Principles and points of interest arising for those involved in adjudication from the Judgment are as follows:-

  1. An Adjudicator can be a Claimant to proceedings for recovery of fees in the TCC if its determination raises a question of general importance.
  2. If the value of unpaid fees is low, the case management TCC Judge might suggest a Costs Capping Order, which could make the recovery of fees uneconomic to pursue.
  3. In this case, the Adjudicator agreed with the Defendant that there should be no Order for Costs – the proceedings are unlikely to have been viable for this adjudicator based upon fees of £2,436.95 (including VAT) with no recovery of costs.
  4. If both parties have participated in the adjudication then, in default of entering into a fee agreement with the adjudicator, the parties shall be jointly and severally liable for the reasonable fees and expenses of the Adjudicator, whether or not any jurisdictional objection is raised or sustained. Should either party enter into a fee agreement with the adjudicator then that party will be liable for the fees based on that agreement.
  5. A reservation of jurisdiction at the outset by the Responding Party is not, of itself, sufficient to insulate that party for liability for the Adjudicator's fees.
  6. Only a total abstention from participation in the entirety of the adjudication (having reserved the position on jurisdiction) will insulate a Responding Party from liability for fees. In practice, this will happen only rarely.
  7. Ideally, the Adjudicator should have both parties execute an adjudication agreement. Silence will generally not be taken as acceptance by a party to the terms of an agreement proposed by the Adjudicator.
  8. If the Adjudicator proposes fees in an agreement, but one or both parties do not accept the agreement, then the Court may consider the fee proposed by the adjudicator as equating to a reasonable fee.
  9. If an Adjudicator does not have jurisdiction then any "decision" made by the Adjudicator will be a nullity, which precludes one party from recovering from the other based on any allocation of fees made by the Adjudicator in the "decision".
  10. A party's liability for the reasonable fees and expenses of the Adjudicator may be limited to the level of remuneration agreed with the Adjudicator in any adjudication agreement.
  11. An Adjudicator may assert that there is a provision in the applicable adjudication rules purporting to confer a benefit on the Adjudicator for payment of fees through Section 1(1)(b) of the Contract (Rights of Third Parties) Act 1999. This argument will not be available if the Contract expressly excludes the conferring of such rights.
  12. Failing the existence of any Contract with the Adjudicator under which the Adjudicator can recover fees, the Adjudicator may have a restitutionary right to payment of fees for unjust enrichment for services provided to the parties.
  13. Unless a party remains consistent in its assertions about the validity of an Adjudicator's decision, that party runs the risk of falling foul of the principle of approbation or reprobation.

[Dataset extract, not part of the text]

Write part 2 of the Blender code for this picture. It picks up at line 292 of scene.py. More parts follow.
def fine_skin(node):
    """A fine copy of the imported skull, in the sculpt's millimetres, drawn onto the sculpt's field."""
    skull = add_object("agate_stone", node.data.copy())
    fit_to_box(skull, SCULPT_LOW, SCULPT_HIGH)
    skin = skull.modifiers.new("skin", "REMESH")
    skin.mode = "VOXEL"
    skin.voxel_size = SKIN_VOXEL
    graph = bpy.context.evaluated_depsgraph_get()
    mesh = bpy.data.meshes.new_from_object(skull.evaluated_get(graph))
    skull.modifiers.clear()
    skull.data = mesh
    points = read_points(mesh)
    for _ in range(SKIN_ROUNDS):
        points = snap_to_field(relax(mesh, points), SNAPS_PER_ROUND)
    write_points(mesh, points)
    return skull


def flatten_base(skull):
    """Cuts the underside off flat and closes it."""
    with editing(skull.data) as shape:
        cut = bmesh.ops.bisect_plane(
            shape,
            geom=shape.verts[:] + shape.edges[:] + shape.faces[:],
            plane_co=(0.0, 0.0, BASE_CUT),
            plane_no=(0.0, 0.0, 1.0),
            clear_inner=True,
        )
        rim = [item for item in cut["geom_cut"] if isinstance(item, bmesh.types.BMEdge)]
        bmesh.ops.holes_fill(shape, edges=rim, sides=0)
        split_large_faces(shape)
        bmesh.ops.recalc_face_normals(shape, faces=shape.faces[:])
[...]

An election of validity of an Adjudicator's decision, howsoever made, may prevent that party from asserting invalidity in any context from the time of that election.
  14. The TCC Judge case managing a claim for fees by an adjudicator may suggest that the matter be dealt with by papers only without a hearing in order to minimise costs. A paper only determination without a hearing will invariably be the preferred route for an adjudicator to obtain judgment as economically as possible. Amber Construction Services v London Interspace HG Ltd [2008] BLR p 74 is a good example of a low value dispute determined by Mr Justice Akenhead without a hearing.

In summary, the Judgment of Mr Justice Ramsey QC shuts off an avenue previously thought to be available to Responding Parties to escape liability for the Adjudicator's fees. The solicitors had participated in the adjudication and were liable for the Adjudicator's fees. If a Responding Party participates in the adjudication in any way, say, by requesting the adjudicator's conclusion on a jurisdictional objection or by making written submissions to the adjudicator, then the Responding Party will become jointly and severally liable for the adjudicator's fee. In spite of the helpful clarification provided by the Judgment, the concern must remain for adjudicators that there is no speedy and cost-effective procedure that has been especially crafted by the Courts for recovery of adjudicator's fees, Further, the propensity for jurisdictional points to be raised in defence of claims for fees effectively places a burden on adjudicators to prove that any decision was made within jurisdiction. At the end of the day Adjudicators should be adjudicating and not litigating fee claims.

Case: Christopher Michael Linnett –v- Halliwells LLP [2009] EWHC 319 (TCC)

The content of this article is intended to provide a general guide to the subject matter. Specialist advice should be sought about your specific circumstances.